The Catholic Church has a blind spot when it comes to inclusion of the marginalised or stigmatised, Minister for Culture, Heritage and the Gaeltacht Josepha Madigan has said.
“For many, the revelations of sexual and physical abuse scandals, and the denigration of marginalised people within the Church has shaken their faith and sense of belonging to its core,” she said, adding that Catholics have a responsibility to speak up for the values that they expect the church to uphold.
Ms Madigan was speaking in Dublin on 'Why the Catholic Church should open all ministries to women' at a meeting of the liberal Catholic We Are Church Ireland group.
The meeting on Monday was to have been held at the Mercy International Centre on Dublin's Baggot Street but the venue was changed due to intimidation of nuns at the centre by anti-abortion activists.
Ms Madigan had led Fine Gael’s campaign to remove the Eighth Amendment from the Constitution in last May’s referendum.
Addressing the meeting, she asked why, where women were concerned, the Catholic Church was not more like Protestant churches in Ireland, which had “over 400 women” as ordained members of the clergy.
“Nobody finds this unusual because in those church communities it is considered quite the norm. Why can’t the Catholic Church be the same?” she asked.

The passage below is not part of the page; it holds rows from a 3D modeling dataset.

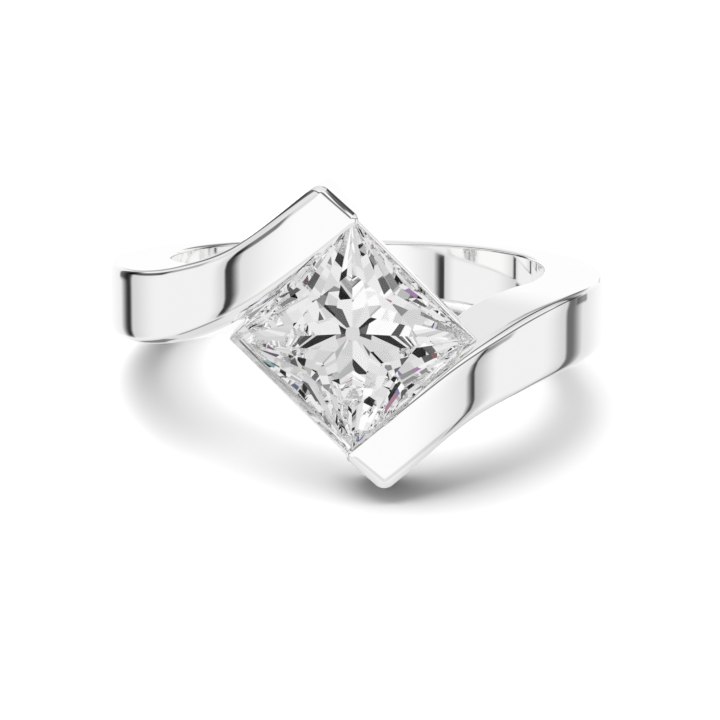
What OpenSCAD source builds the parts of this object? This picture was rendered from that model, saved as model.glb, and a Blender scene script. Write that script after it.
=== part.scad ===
// Bypass ring with a princess cut stone turned on its corner between two broad arms.
// The ring is drawn about its finger hole first: axis along Z, stone towards -Y.
// It is then laid down as it rests by itself, on the lower arm's tip and the back of the band.

/* [Finger hole] */
// Diameter of the finger hole
bore_d = 17; // [16.8:0.1:17.2]

/* [Band] */
// Radius of the round outer outline, seen along the finger hole
band_r = 11.1; // [11:0.05:11.2]
// How far the outer outline sits towards the stone
band_shift = 1.63; // [1.55:0.01:1.7]
// Radius under the arms' tips, where they lift off the finger
tip_under = 9.6; // [9.4:0.1:9.8]
// Rounding of the outer edges
edge_round = 0.24; // [0.2:0.01:0.3]
// Rounding of the arms' edges beside the stone, where it is widest
lip_round = 0.44; // [0.3:0.01:0.5]
// Rounding of the arms' end corners, seen from the front
corner_round = 0.45; // [0.35:0.05:0.5]
// Chamfer at the rim of the finger hole
rim_cut = 0.15; // [0.1:0.01:0.2]

/* [Stone] */
// Side of the square stone
stone_side = 7.15; // [7:0.05:7.2]
// Distance of the girdle from the ring's axis
girdle_y = 12.5; // [12.49:0.01:12.55]
// Thickness of the girdle
girdle_t = 0.12; // [0.1:0.01:0.13]
// Gap between stone and metal
stone_gap = 0.04; // [0.03:0.01:0.06]

/* [Rails] */
// How far each rail stands past the stone's side
rail_out = 0.12; // [0.1:0.01:0.16]
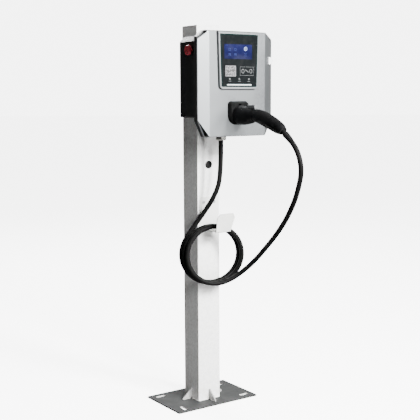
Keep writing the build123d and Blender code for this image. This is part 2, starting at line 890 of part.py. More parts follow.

“More often than not, it is women who are holding parishes together, doing the lion’s share of the work. According to the Vatican’s Pontifical Yearbook, 2017, women comprise a majority - 56 per cent - of all consecrated people within the church,” she said.
‘Relegated’
“Yet today, while many areas of life are opening up to women, the role of women in the Church has been relegated by an exclusively male clergy. This form of clericalism is hurting all of us.”
More generally, she felt "any church worth its salt should be big enough to provide a shared pew for the gay couple, the Opus Dei man, the divorced and the newly-married couple, the single parent and the large traditional family. We are all the many faces of Catholicism as it is lived, rather than imagined."
Referring to reports that she had "said Mass" at her parish church in Dublin's Mount Merrion last June, she insisted that was "not the case at all."
She said the sacristan had said there was “no priest available and that we would have to step in”.
Although she opened the prayers “it was the three of us women (Ministers of the Word) together who shared the elements of the Mass that we could still perform as lay people”.
They only did what many other women and men are doing around Ireland, she said. “Our involvement was a reminder of the role of women in Church ministry in general,” she said.
She had received letters, cards and emails of support from all around the country. “In my view, as a Catholic, it should not come a source of surprise to see a woman on the altar including in the priesthood itself,” she said.